Saturday, February 16, 2013
The Chelyabinsk Meteor - A Reminder of Our Fragility
The Russian meteor over Chelyabinsk may be one of those moments in history that will go down as marking a turning point in our global civilization. The hair-raising videos captured by residents of the Urals and posted all over the Internet are yet one more instance of catastrophe in one part of the settled world immediately being shared and lived with people everywhere. But on top of that, the spectacle of a fireball raining down from heaven is such an iconic image of the end of time that there are very few people whose thoughts didn't spring to celestial retribution for sin and sloth. The amazing thing is how few deaths there really were. It was like we got the warning and the big bang and the glass shattering, but were spared any of the pain.
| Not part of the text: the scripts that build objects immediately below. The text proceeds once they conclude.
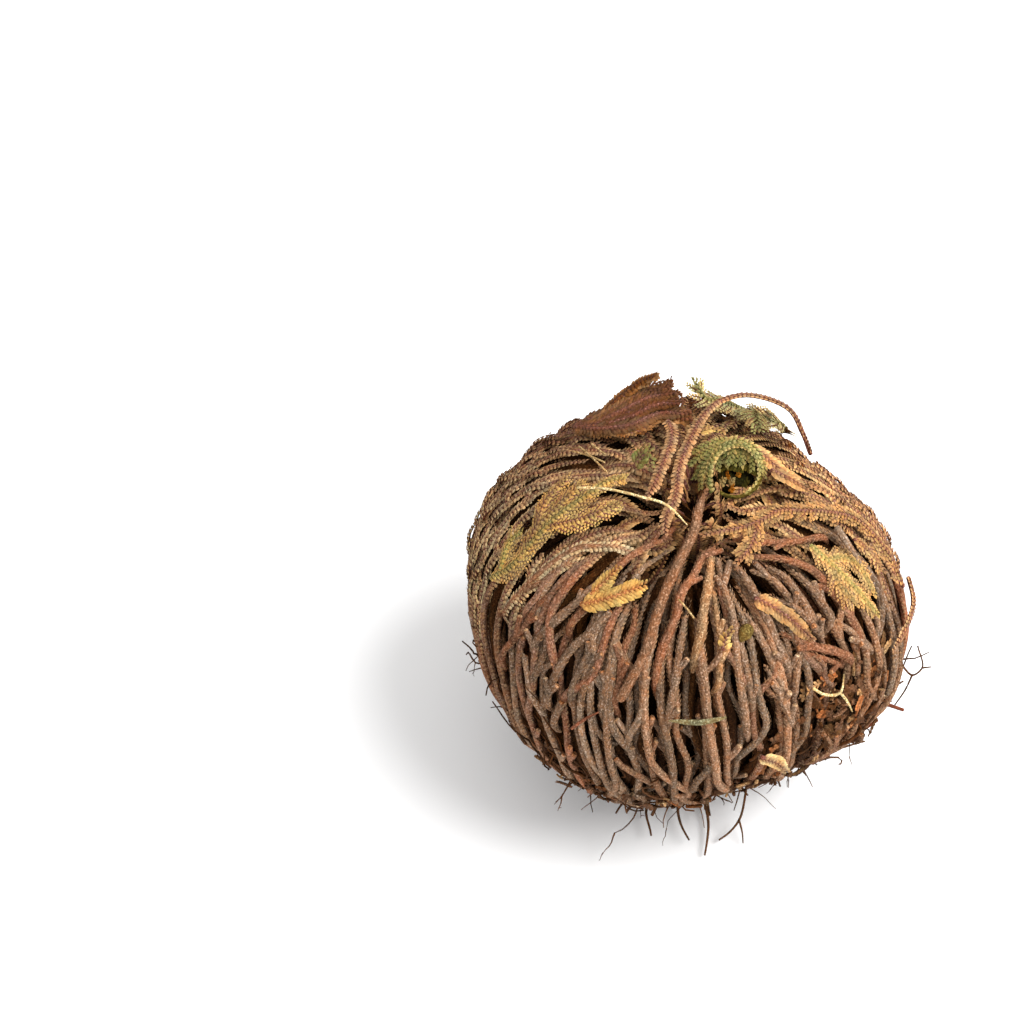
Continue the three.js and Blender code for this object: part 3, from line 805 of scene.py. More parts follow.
def side_stems(growth, layer, bearing, line, reach, bark, count):
    """Side stems that fork off a bare stem, lie over its neighbours and run on beside them."""
    random = growth.random
    start = leafy_from(bearing)
    bare = places_on(line, (reach > start + 24) & (reach < 128), 20)
    for _ in range(count if len(bare) else 0):
        at = random.choice(bare)
        broken = random.random() < 0.4
        span = random.uniform(8, 22) if broken else reach[at] - random.uniform(24, 40)
        if span < 6:
            continue
        t = np.linspace(0, 1, max(12, int(span * 1.6)))
        aside = random.choice([-1, 1]) * random.uniform(0.35, 1.0) * 180 / layer["count"]
        run = reach[at] - span * t
        swing = aside * ease(-0.05, min(1.0, 20 / span), t) + drift(random, 0.7, 0.6)(t)
        rise = (0.7 + random.uniform(0.1, 0.9)) * ease(-0.15, min(0.9, 9 / span), t)
        offset = bearing_of(line[at]) - bearing_of(skin(bearing, reach[at], layer["depth"]))
        twig = skin(bearing + offset + swing, run, layer["depth"] - rise + 2.0 * ease(46, 22, run))
        twig = spaced(twig + (line[at] - twig[0]) * (1 - ease(0, 0.3, t))[:, None])
        share = np.linspace(0, 1, len(twig))
        run = np.interp(share, t, run)
        taper = 1 - 0.3 * share if broken else 0.4 + 0.6 * ease(0, 14, run - run[-1])
        leafy = ease(start + 7, start - 9, run) * (not broken)
        core = random.uniform(0.68, 0.88) * taper * (1 - 0.35 * leafy)
        tone = bark * random.uniform(0.85, 1.2)
        growth.tube(twig, core, tone, every=4, end_tone=mix(tone, BROKEN, 0.8) if broken else None)
        leaf = leaf_tone(bearing, run, random, len(twig))
        paint = mix(mix(tone, SCALE, BARE_SCALE_SHARE), leaf, leafy[:, None])
        clad(growth, twig, 1.2 * taper, paint, leafy=leafy, core=core, core_tone=tone)


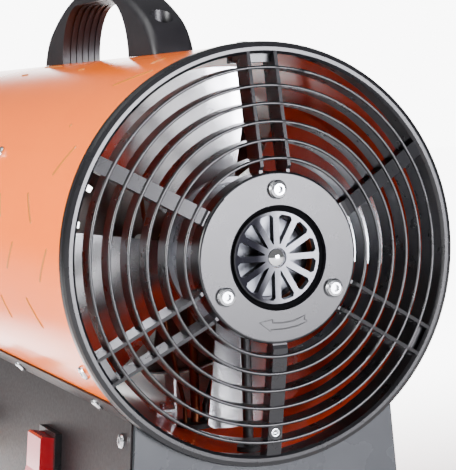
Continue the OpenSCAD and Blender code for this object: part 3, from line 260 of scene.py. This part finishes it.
def bead(points, faces, start, end):
    """Raised dash with rounded ends between two places, each a distance in mm and an angle."""
    (y0, a0), (y1, a1) = start, end
    round_r = SHELL_R/MM
    run_y, run_round = y1 - y0, math.radians(a1 - a0)*round_r
    length = math.hypot(run_y, run_round)
    steps = max(BEAD_LEAST_STEPS, round(length/BEAD_STEP))
    rows = []
    for i in range(steps + 1):
        t = i/steps
        from_end = min(1.0, min(t, 1 - t)*length/BEAD_HALF_W)
        wide = BEAD_HALF_W*math.sqrt(max(0.0, 1 - (1 - from_end)**2))
        row = []
        for k in range(BEAD_COLUMNS):
            side = 2*k/(BEAD_COLUMNS - 1) - 1
            lift = BEAD_H_SHARE*wide*math.cos(side*math.pi/2)**BEAD_CROWN - BEAD_SINK
            y = y0 + run_y*t - run_round/length*side*wide
            a = a0 + (a1 - a0)*t + math.degrees(run_y/length*side*wide/round_r)
            row.append(len(points))
            points.append(on_shell(y, a, lift))
        rows.append(row)
    for one, two in zip(rows, rows[1:]):
        faces += [(one[k], one[k + 1], two[k + 1], two[k]) for k in range(BEAD_COLUMNS - 1)]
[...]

Nowadays, of course, we laugh at notions of messages from the beyond, but really, even if you disavow thoughts of a creative transcendent spirit able to pull the strings of time and space and send rocks hurtling at will at recalcitrant beings on a distant outcrop of a planet, it's not too far-fetched to admit that the image of the meteor, and the dangers it represents of planetary peril, has brought people closer together in the way of a memento mori, a reminder of the fragility of our presence in the vast reaches of space, and the need we have of being more mindful of the care we take of each other. Indeed, one of the immediate and most interesting after-shocks of the meteor's fiery end were calls at the highest levels of the Russian government for a joint US-Russian and Chinese military effort going forward to identify and counter space debris which poses a high risk of massive destructive force against our people, anywhere on Earth.